I want to give you a view of Detroit, a city I think is most stigmatized, and tell you something good about it. My parents honeymooned in Detroit in 1946, guests of a grateful government that provided POWs during World War II a week in a hotel. My parents were given a choice between Minneapolis or Detroit. Since they lived in St. Paul, Minnesota, they chose Detroit. (Laughter.) They stayed at the luxurious Book Cadillac Hotel. With the new Bell and Howell movie camera, my father recorded the first days of an enduring marriage in the heyday of downtown Detroit. At that time, Detroit bustled with pedestrians and shoppers in scenes reminiscent of the great cities of Europe. There were three department stores — Hudsons, Kerns and Crowleys — all on Cadillac Square, which rivaled Manhattan’s Bloomingdales, Macy’s and Gimbels. Detroit’s prominent skyline was surpassed only by those of Chicago and New York.

Fifty years later, Detroit has changed beyond recognition. The pedestrians are gone. The streetcars are gone. The department stores are gone. Most buildings are gone or boarded up. The 28-story Book Cadillac, now padlocked, has joined the Detroit acropolis of empty skyscrapers.

If money is the measure, the federal government kept faith with Detroit during its decline. But if results matter, Washington’s dollars were fool’s gold. Billions of dollars flowed from Washington into Detroit in the forms of concrete, the freeways that Lewis Mumford feared. Billions more built public housing in the city, and taxes subsidized middle-class housing in the suburbs.

More was spent on urban renewal and parking lots. So many parking lots that there are not many places left to visit.

Hope springs eternal. New leadership from a dedicated new mayor, Dennis Archer, gives reason to believe that Detroit could thrive again. Baseball and football stadiums are in the works. In 1994, 39 single family housing permits were issued, ending a 40 year drought. In 1995, 67 such permits were issued, yet construction is still dwarfed by destruction. Detroit demolished 5,994 dwellings in 1995, a number that recalls the bombing of Rotterdam in 1940.

Anyway, I’ve made my point. The federal government, through housing and other programs, has not helped but hurt cities, in many, many cases.

What can cities do about it? Well, first of all, cities should emphasize their physical form, which is superior. Detroit, as damaged as it is, looks better if you compare it to its suburbs. Just go around and take a bunch of pictures of Southfield, which has more office space now than Detroit. Compare Detroit with Southfield, and Detroit is more beautiful, because it is laid out on a good plan. It is a plan that has been ignored for 50 years, but it’s a good plan. And if you compare any city or old village on the one hand with the places that have been created in the last 50 years, you’ll see the superiority of the city. It is something to build on. Rittenhouse Square in Philadelphia, for instance. As hurt as Philadelphia has been, Rittenhouse Square is one of the greatest places to stand in the world. It is a gorgeous park.

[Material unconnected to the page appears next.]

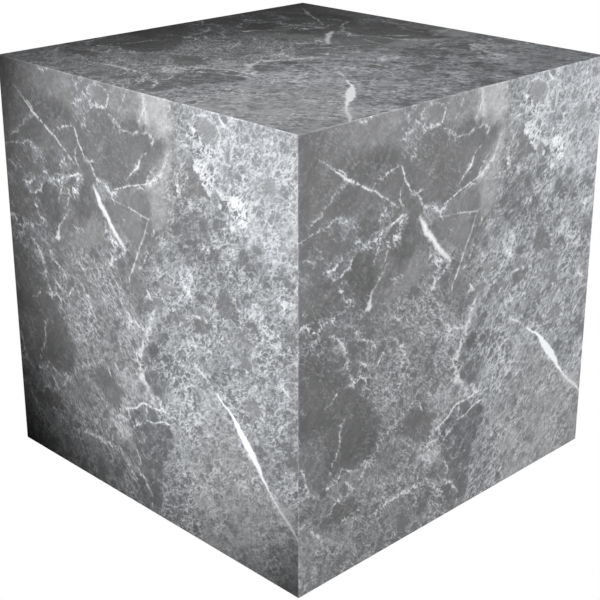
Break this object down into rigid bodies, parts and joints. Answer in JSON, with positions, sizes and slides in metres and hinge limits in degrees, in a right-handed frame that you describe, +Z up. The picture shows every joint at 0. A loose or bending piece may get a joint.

So what should be done? Well, cities need to focus on solving problems, as opposed to wallowing in them. When the Rodney King verdict came out, riots broke out, resulting in billions of dollars worth of property damage and 50 people killed. President Bush left Washington, DC, for South Central LA. So did I, candidate Clinton, and a number of others. The U.S. Conference of Mayors, which I was on the advisory board of, met in Washington shortly after the riots to come up with an urban agenda. We now had captured the public’s attention and the federal government’s attention, and wanted to seize this opportunity to start addressing urban problems.

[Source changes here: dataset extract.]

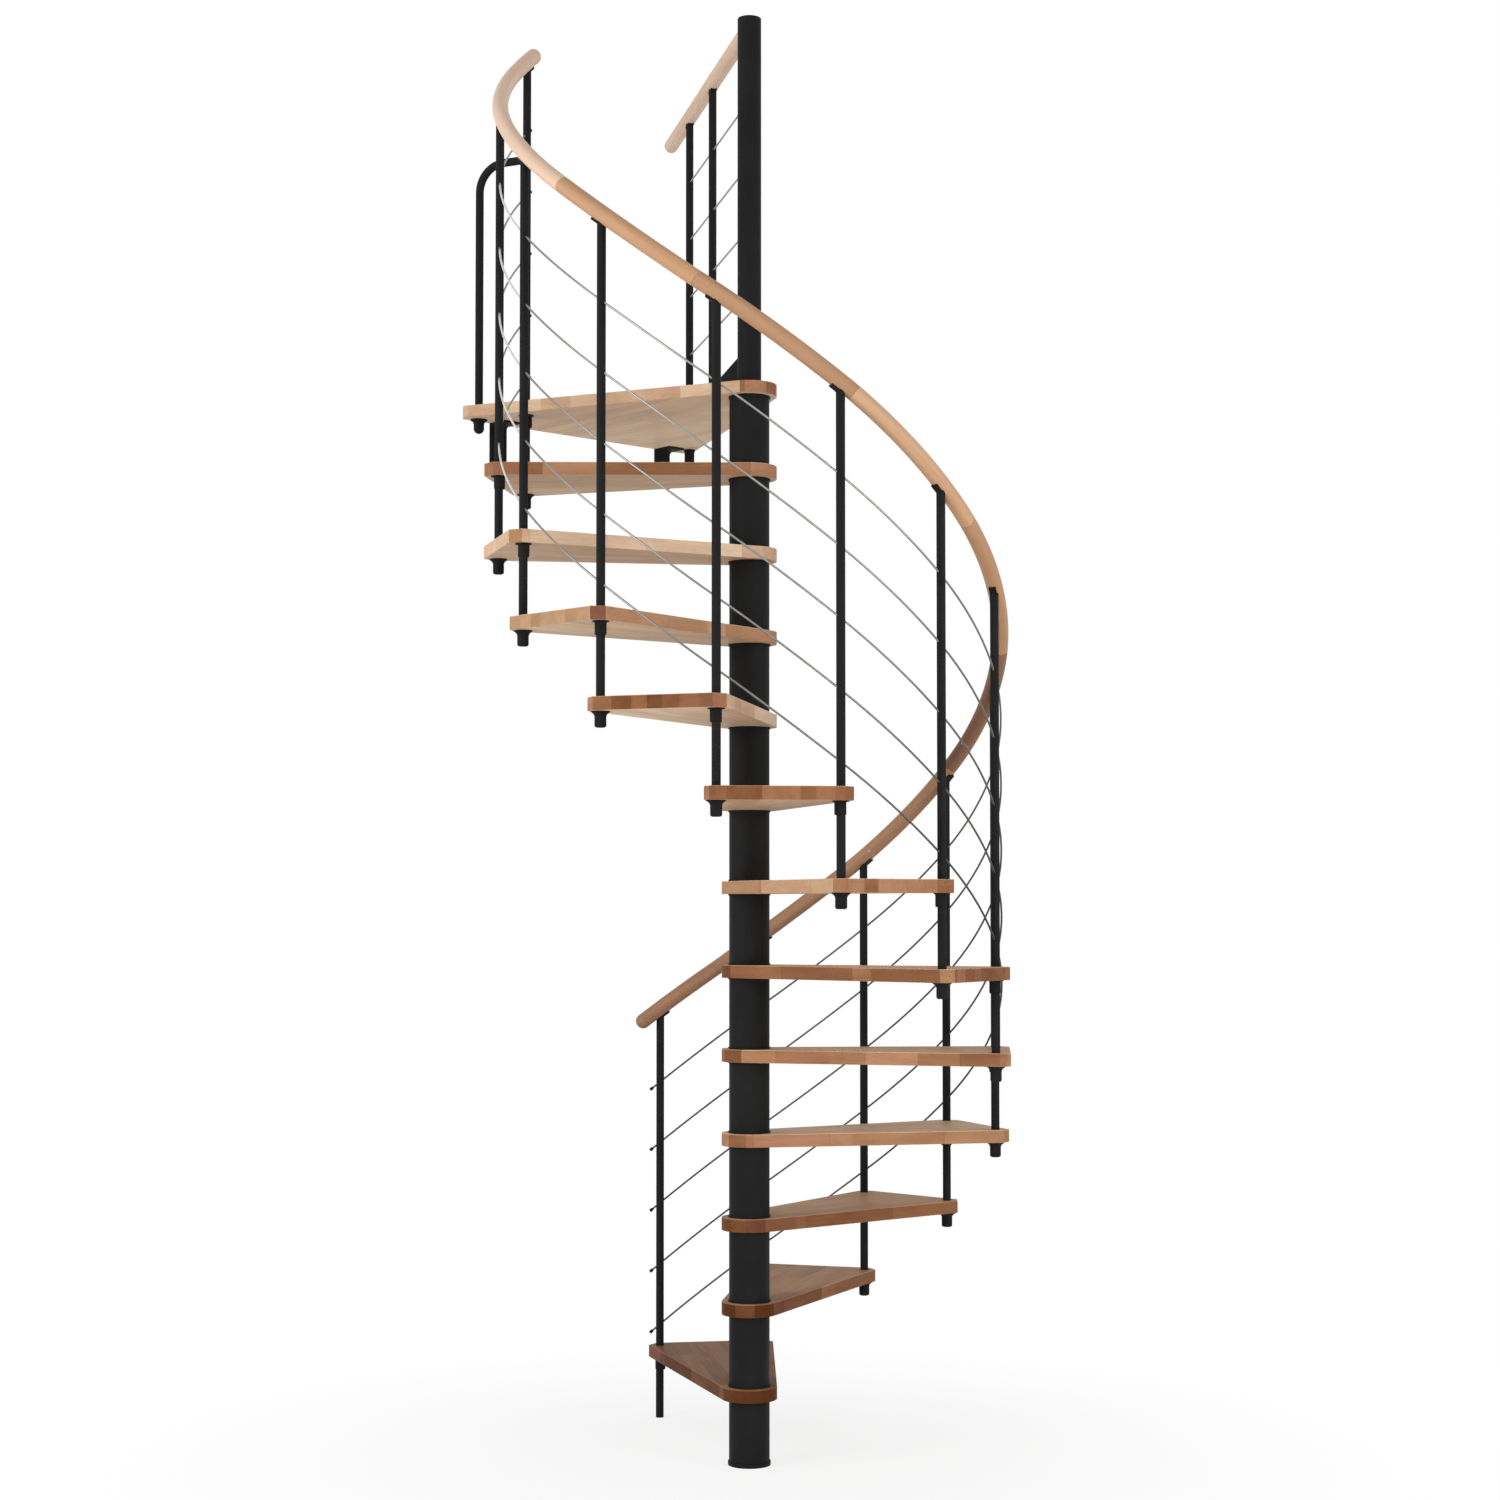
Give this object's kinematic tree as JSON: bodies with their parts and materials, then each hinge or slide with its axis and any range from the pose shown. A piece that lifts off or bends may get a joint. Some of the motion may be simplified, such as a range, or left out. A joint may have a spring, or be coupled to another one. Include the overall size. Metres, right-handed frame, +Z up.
{
  "type": "spiral staircase",
  "caption": "Spiral staircase with wooden wedge treads on a steel column, drilled black balusters, thin guard rods, a curved round handrail and a railed landing.",
  "frame": {"origin": "centre of the underside of the column's base flange", "axes": "+Z up along the column, -Y towards the viewer, the climb runs clockwise seen from above"},
  "size_m": [1.4223, 1.6812, 3.6692],
  "materials": {
    "tread_wood": "satin",
    "rail_wood": "satin",
    "black_steel": "satin",
    "steel_rod": "brushed",
    "black_plastic": "matte"
  },
  "bodies": {
    "root": {"base_plate": "black_steel", "core_tube": "black_steel", "column_sleeves": "black_steel", "tread_01": "tread_wood", "tread_02": "tread_wood", "tread_03": "tread_wood", "tread_04": "tread_wood", "tread_05": "tread_wood", "tread_06": "tread_wood", "tread_07": "tread_wood", "tread_08": "tread_wood", "tread_09": "tread_wood", "tread_10": "tread_wood", "tread_11": "tread_wood", "tread_12": "tread_wood", "landing": "tread_wood", "balusters": "black_steel", "post_collars": "black_plastic", "post_end_caps": "black_plastic", "handrail": "rail_wood", "handrail_saddles": "black_steel", "guard_rod_1": "steel_rod", "guard_rod_2": "steel_rod", "guard_rod_3": "steel_rod", "guard_rod_4": "steel_rod", "guard_rod_5": "steel_rod", "rod_end_caps": "black_plastic", "newel_post": "black_steel", "newel_cap": "black_plastic", "newel_gusset": "black_steel", "guard_posts": "black_steel", "guard_handrail": "rail_wood", "guard_saddles": "black_steel", "guard_post_caps": "black_plastic", "landing_rods": "steel_rod", "landing_hoop": "black_steel", "slab_brackets": "black_steel"}
  },
  "joints": []
}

I was very uncomfortable with that. I said to some of my colleagues, I think this is a mistake to associate ourselves with this calamity. Once the CNN cameras were off, the only people that would remember what happened in South Central LA were the people who lived there, who had gone through that situation which scared them, scared them to a point they thought they might die. And some did. The other group that would remember would be investors, whether they were American investors or British or Japanese or German. They would remember South Central LA because they would not want to put their money where it might get burned. Hopefully, someday they would forget. But they would remember longer than the political structure would.

Linking an urban agenda to the riots is almost like being a private corporation and telling your stockholders that you were about to go out of business, or that it was very dangerous to be near them, so please invest in my company. Or if you had vendors who supplied you, and you told them you were about to go out of business. Or customers that you supply, you tell them you are about to go out of business. A very foolish thing to do. The fact is, we were asking everyone to associate our cities with that calamity. A big mistake, because you can not build a city on pity, and you certainly cannot build it on fear. You have to build a city on its positive virtues, which are many: proximity, diversity of markets, central to the metropolitan areas that they are in. There are many, many advantages.

To sell the city, you need to focus on reducing the size of the problems. In New York City, crime has been reduced by about 50 percent, and as a result of that, the economy is doing much better. People feel safer going there, having their money there, investing, living, shopping. New York City is doing better. And other cities around the country, including Milwaukee, have had big reductions in crime as well, and that helps. That makes people want to invest.

Cutting spending and foolish regulation is critical. You must reduce the cost of living in the city and working in the city, and make things more efficient. If you have a permitting process that is not insane, that does not insult those who want to do things positive in the city, then you will get more investment.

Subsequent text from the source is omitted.